• Task data
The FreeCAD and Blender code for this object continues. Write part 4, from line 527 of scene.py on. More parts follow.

==

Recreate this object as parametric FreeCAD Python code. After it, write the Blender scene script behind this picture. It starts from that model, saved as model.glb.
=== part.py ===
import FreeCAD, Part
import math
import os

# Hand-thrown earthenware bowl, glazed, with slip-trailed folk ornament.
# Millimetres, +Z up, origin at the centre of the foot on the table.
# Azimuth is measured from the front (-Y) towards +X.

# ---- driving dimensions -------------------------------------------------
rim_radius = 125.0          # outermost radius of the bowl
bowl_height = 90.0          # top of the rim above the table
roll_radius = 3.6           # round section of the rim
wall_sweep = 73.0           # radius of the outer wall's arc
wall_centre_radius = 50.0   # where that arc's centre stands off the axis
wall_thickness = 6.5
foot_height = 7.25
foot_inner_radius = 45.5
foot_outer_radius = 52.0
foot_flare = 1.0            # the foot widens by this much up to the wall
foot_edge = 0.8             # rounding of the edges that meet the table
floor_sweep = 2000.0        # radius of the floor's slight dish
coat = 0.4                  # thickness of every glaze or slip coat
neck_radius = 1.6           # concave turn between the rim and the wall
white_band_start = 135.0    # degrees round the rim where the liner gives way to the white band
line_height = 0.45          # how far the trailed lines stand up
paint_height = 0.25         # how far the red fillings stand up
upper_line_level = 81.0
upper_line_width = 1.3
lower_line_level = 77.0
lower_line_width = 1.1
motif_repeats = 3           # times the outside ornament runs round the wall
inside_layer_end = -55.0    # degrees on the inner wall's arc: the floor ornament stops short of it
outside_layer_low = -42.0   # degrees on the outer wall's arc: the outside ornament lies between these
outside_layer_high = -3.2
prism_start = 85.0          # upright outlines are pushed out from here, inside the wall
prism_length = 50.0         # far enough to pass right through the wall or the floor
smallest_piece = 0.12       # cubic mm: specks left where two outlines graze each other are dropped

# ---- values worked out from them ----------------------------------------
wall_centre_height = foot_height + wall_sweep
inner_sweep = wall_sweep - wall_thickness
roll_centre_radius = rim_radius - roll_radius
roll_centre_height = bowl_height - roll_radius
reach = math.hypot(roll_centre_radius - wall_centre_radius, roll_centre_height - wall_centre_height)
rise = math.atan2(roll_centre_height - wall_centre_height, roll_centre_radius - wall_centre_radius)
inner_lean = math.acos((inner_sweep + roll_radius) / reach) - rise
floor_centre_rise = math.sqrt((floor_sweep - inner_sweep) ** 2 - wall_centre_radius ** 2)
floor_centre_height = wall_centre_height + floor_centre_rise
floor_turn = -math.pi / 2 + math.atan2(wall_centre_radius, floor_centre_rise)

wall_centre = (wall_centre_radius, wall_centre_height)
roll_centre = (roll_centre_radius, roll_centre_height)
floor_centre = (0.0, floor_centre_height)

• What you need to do
Give back exactly the lines from the line that has "Recreate this object" to the line that has "smallest_piece = 0.12", both included, and leave out all others.

• Answer to the exercise
Recreate this object as parametric FreeCAD Python code. After it, write the Blender scene script behind this picture. It starts from that model, saved as model.glb.
=== part.py ===
import FreeCAD, Part
import math
import os

# Hand-thrown earthenware bowl, glazed, with slip-trailed folk ornament.
# Millimetres, +Z up, origin at the centre of the foot on the table.
# Azimuth is measured from the front (-Y) towards +X.

# ---- driving dimensions -------------------------------------------------
rim_radius = 125.0          # outermost radius of the bowl
bowl_height = 90.0          # top of the rim above the table
roll_radius = 3.6           # round section of the rim
wall_sweep = 73.0           # radius of the outer wall's arc
wall_centre_radius = 50.0   # where that arc's centre stands off the axis
wall_thickness = 6.5
foot_height = 7.25
foot_inner_radius = 45.5
foot_outer_radius = 52.0
foot_flare = 1.0            # the foot widens by this much up to the wall
foot_edge = 0.8             # rounding of the edges that meet the table
floor_sweep = 2000.0        # radius of the floor's slight dish
coat = 0.4                  # thickness of every glaze or slip coat
neck_radius = 1.6           # concave turn between the rim and the wall
white_band_start = 135.0    # degrees round the rim where the liner gives way to the white band
line_height = 0.45          # how far the trailed lines stand up
paint_height = 0.25         # how far the red fillings stand up
upper_line_level = 81.0
upper_line_width = 1.3
lower_line_level = 77.0
lower_line_width = 1.1
motif_repeats = 3           # times the outside ornament runs round the wall
inside_layer_end = -55.0    # degrees on the inner wall's arc: the floor ornament stops short of it
outside_layer_low = -42.0   # degrees on the outer wall's arc: the outside ornament lies between these
outside_layer_high = -3.2
prism_start = 85.0          # upright outlines are pushed out from here, inside the wall
prism_length = 50.0         # far enough to pass right through the wall or the floor
smallest_piece = 0.12       # cubic mm: specks left where two outlines graze each other are dropped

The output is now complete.